Der Vorschlag des Bundeswirtschaftsministeriums zur Reform des Postgesetzes stößt bei der Gewerkschaft Verdi jedoch auf Kritik. Die Regeländerung würde zu einer "massiven Gefährdung" von Tarif-Arbeitsplätzen führen, teilte die Vize-Chefin der Gewerkschaft, Andrea Kocsis, am Samstag in Berlin mit. Dabei bezog sie sich auf einen Paragrafen, dem zufolge die Pflicht zur möglichst schnellen Briefbeförderung aufgeweicht werden soll. Das Ministerium will, dass der größte Teil der heute eingeworfenen Briefe nicht schon am nächsten Werktag ankommen müssen, sondern erst am dritten Werktag – dadurch hätte die Post weniger Zeitdruck und könnte Kosten senken.

Verdi befürchtet, dass mit der Kostensenkung ein Stellenabbau verbunden wäre. Die geplante Laufzeit-Änderung lehne man entschieden ab. "Wir fordern Bundesregierung und Bundestag dringend auf, das Gesetz nachzubessern", sagte Kocsis.

Positiv wertet die Gewerkschaft hingegen den Plan, dass Pakete ab einem Gewicht von zehn Kilogramm künftig gekennzeichnet werden müssen. Dann können Paketboten die Last besser einschätzen und das Risiko von Rückenschäden sinke. "Das ist der erste Schritt für mehr Gesundheitsschutz am Arbeitsplatz", sagte die Gewerkschafterin.
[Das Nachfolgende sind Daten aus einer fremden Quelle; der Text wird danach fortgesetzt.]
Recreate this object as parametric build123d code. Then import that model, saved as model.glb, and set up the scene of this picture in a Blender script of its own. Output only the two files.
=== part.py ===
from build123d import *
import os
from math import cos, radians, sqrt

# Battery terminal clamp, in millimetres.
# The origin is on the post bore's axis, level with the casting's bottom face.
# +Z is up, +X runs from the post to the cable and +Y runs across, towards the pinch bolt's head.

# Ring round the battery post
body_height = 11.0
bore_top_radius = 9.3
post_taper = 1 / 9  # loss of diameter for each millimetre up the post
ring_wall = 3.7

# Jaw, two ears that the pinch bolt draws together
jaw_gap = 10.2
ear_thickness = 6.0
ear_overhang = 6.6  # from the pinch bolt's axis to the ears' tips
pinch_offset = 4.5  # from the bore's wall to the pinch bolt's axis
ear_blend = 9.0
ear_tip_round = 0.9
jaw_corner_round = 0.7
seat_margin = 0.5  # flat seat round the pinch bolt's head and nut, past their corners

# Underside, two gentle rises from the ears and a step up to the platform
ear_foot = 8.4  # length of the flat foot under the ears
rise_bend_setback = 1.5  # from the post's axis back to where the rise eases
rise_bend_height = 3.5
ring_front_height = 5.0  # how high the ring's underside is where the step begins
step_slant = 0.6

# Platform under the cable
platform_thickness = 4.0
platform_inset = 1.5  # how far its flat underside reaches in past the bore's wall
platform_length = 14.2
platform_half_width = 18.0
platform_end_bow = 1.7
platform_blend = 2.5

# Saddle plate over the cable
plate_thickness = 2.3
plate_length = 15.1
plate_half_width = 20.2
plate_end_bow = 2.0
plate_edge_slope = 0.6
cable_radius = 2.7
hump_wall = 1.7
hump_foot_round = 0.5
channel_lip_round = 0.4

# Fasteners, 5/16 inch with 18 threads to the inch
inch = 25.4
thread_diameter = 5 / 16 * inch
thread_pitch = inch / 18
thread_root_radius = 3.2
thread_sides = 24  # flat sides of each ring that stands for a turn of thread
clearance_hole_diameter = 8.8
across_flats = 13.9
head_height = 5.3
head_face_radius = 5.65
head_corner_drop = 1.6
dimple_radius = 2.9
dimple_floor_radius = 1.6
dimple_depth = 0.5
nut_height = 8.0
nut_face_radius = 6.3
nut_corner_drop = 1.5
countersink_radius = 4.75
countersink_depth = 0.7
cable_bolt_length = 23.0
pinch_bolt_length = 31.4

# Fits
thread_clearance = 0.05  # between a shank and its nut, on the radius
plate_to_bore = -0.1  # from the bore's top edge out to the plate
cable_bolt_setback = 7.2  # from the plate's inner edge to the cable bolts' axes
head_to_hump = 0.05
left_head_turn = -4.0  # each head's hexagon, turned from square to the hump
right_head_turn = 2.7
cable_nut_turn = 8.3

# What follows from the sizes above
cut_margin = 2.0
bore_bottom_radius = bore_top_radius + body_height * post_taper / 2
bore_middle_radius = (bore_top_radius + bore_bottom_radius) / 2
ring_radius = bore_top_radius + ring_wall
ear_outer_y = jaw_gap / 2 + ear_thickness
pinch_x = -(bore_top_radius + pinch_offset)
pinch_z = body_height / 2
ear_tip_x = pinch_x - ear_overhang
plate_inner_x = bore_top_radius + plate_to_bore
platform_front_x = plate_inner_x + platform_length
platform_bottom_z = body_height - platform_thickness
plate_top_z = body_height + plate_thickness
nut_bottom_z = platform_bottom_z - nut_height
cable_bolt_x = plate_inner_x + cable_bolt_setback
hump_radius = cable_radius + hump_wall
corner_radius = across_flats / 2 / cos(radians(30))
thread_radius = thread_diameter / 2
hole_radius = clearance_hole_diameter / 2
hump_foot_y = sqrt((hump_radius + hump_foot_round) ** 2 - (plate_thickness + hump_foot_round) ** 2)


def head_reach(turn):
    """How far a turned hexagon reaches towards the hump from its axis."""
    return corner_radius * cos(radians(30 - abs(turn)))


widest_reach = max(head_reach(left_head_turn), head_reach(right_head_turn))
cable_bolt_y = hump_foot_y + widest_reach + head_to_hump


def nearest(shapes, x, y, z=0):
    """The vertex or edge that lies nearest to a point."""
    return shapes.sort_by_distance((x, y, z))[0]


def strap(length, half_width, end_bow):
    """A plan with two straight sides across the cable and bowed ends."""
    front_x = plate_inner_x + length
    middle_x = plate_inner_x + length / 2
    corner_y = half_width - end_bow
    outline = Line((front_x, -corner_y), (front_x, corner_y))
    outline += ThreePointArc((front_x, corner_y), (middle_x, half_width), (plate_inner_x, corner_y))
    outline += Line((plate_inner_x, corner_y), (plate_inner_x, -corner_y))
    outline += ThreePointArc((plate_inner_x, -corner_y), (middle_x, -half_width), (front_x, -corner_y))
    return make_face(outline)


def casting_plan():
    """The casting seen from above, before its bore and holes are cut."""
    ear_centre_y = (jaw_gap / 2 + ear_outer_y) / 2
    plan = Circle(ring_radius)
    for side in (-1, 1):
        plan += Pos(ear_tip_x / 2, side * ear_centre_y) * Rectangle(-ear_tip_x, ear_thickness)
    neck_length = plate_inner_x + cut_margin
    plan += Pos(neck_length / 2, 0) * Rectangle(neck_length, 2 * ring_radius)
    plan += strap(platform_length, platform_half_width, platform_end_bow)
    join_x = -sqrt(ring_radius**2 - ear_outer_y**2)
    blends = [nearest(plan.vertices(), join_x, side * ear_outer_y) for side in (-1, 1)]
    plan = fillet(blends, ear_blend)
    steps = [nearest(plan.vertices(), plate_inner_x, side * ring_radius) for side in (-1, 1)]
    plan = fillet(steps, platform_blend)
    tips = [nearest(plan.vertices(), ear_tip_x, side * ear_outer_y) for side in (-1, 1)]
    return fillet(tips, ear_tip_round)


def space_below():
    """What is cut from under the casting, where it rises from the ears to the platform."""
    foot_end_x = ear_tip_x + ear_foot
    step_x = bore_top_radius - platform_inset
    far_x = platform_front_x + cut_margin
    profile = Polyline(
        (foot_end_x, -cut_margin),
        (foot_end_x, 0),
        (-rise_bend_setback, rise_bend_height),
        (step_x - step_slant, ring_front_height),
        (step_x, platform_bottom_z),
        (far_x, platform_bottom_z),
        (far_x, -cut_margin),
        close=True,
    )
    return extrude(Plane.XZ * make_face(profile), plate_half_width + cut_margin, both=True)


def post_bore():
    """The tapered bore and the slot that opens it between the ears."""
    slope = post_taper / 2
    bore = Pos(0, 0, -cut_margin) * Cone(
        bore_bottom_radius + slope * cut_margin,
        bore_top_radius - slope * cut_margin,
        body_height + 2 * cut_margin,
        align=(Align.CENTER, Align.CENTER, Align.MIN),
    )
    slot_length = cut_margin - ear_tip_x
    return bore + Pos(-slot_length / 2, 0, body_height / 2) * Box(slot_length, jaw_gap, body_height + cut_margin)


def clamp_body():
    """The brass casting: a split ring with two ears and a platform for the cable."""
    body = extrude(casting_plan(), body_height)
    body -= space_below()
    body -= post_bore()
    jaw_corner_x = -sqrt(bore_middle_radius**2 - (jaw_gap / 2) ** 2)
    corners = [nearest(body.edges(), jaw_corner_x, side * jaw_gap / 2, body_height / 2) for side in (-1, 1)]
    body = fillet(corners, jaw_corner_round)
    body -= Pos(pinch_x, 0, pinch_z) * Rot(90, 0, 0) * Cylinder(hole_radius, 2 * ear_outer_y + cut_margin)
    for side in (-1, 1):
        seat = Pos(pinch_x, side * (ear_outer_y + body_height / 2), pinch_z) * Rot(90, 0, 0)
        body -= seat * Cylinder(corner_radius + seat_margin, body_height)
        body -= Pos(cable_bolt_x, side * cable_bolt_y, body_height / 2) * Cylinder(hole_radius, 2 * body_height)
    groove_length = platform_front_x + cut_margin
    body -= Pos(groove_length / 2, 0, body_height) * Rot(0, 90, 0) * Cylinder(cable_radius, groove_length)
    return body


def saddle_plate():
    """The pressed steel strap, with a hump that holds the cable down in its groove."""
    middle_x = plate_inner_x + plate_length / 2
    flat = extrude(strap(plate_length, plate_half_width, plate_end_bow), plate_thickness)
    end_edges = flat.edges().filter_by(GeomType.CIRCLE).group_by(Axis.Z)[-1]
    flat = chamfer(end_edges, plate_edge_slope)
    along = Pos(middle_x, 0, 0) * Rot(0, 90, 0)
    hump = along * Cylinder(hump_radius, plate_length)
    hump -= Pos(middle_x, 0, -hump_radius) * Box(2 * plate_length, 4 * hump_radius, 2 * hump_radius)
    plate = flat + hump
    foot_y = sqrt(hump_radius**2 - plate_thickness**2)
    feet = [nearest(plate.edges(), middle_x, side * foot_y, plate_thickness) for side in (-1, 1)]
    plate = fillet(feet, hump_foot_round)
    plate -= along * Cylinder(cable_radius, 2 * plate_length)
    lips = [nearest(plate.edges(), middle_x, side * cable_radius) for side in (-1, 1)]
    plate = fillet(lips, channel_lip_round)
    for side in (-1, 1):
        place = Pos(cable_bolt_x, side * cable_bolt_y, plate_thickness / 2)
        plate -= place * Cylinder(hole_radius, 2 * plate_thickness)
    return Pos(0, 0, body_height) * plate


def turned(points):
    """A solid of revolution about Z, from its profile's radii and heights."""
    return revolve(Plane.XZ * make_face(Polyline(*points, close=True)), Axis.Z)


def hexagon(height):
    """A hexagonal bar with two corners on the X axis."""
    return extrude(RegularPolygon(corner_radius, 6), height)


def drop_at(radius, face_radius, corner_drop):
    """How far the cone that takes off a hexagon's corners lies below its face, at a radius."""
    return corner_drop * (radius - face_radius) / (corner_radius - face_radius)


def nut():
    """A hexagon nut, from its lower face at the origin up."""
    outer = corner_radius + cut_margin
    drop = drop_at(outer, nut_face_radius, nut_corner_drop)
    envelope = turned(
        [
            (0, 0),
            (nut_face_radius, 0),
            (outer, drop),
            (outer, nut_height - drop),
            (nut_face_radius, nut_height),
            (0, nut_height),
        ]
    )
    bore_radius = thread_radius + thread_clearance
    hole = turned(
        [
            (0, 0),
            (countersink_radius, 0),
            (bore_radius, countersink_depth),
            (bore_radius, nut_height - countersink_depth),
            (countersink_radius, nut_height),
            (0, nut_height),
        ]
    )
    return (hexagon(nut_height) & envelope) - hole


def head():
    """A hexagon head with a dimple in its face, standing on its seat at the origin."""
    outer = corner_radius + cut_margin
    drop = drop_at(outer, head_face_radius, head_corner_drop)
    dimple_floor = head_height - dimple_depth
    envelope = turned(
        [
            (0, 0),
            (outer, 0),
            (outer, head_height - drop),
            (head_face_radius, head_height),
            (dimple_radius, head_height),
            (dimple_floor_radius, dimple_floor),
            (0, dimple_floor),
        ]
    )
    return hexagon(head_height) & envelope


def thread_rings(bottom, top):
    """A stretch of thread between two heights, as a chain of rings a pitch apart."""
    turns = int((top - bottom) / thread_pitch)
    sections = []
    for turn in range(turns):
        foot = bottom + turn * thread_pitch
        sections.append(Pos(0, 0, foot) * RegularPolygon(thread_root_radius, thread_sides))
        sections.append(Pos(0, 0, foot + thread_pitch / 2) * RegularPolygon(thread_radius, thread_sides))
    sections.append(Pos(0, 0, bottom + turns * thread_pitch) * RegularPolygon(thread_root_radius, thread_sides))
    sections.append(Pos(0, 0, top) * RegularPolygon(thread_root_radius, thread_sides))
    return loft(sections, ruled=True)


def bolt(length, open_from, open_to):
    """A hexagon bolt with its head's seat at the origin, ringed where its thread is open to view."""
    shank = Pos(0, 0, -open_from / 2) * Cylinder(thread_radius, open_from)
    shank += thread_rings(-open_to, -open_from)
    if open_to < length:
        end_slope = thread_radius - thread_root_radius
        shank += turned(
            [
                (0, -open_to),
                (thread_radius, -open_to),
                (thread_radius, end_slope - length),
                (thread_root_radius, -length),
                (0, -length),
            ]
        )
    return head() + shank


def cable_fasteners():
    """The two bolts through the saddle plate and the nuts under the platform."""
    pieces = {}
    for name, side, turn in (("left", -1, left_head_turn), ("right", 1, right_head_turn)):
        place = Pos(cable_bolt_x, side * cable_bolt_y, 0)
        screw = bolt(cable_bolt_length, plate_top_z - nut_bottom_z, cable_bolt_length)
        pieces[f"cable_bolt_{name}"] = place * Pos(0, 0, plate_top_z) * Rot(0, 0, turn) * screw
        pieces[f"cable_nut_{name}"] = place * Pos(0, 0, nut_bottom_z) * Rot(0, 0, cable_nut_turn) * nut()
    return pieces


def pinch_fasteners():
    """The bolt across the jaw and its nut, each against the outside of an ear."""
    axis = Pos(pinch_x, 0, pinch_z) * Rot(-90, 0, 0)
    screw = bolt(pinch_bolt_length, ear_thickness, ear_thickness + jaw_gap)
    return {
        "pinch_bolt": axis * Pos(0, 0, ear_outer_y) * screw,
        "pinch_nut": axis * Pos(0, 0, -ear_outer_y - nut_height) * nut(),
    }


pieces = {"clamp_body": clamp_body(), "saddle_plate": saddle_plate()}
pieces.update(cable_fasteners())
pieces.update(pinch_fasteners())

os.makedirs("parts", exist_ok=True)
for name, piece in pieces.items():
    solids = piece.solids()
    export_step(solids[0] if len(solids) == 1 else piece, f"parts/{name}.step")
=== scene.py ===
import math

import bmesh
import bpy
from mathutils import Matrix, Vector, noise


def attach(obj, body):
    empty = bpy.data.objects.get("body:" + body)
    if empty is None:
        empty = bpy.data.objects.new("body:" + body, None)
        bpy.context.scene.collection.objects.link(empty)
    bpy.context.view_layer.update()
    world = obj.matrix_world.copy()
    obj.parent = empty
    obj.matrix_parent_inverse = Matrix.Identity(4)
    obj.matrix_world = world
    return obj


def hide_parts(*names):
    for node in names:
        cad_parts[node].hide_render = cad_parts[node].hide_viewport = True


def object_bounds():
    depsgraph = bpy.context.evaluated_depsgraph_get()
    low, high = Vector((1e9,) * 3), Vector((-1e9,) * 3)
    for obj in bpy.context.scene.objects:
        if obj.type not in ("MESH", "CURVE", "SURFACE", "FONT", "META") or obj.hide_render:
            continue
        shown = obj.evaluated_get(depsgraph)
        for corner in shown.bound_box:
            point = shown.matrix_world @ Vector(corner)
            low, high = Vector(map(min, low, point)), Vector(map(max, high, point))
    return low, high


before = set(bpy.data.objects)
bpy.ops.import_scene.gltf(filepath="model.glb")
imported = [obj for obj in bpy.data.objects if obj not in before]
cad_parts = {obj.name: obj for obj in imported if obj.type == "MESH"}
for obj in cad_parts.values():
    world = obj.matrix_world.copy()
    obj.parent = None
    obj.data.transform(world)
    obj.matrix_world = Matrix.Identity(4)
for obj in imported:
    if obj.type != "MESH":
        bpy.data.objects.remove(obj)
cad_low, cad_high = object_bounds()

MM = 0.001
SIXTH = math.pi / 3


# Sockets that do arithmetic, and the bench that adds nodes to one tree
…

"Unzureichend und realitätsfern ist jedoch die Möglichkeit, dass Pakete, die ein Einzelgewicht von 20 Kilogramm übersteigen, in der Ein-Personen-Zustellung bleiben, wenn ein geeignetes technisches Hilfsmittel zur Verfügung gestellt wird." Eine Sackkarre reiche nicht aus, um die Gesundheit zu schützen. Pakete, die mehr als 20 Kilogramm wiegen, sollten immer von zwei Personen ausgeliefert werden, fordert Verdi.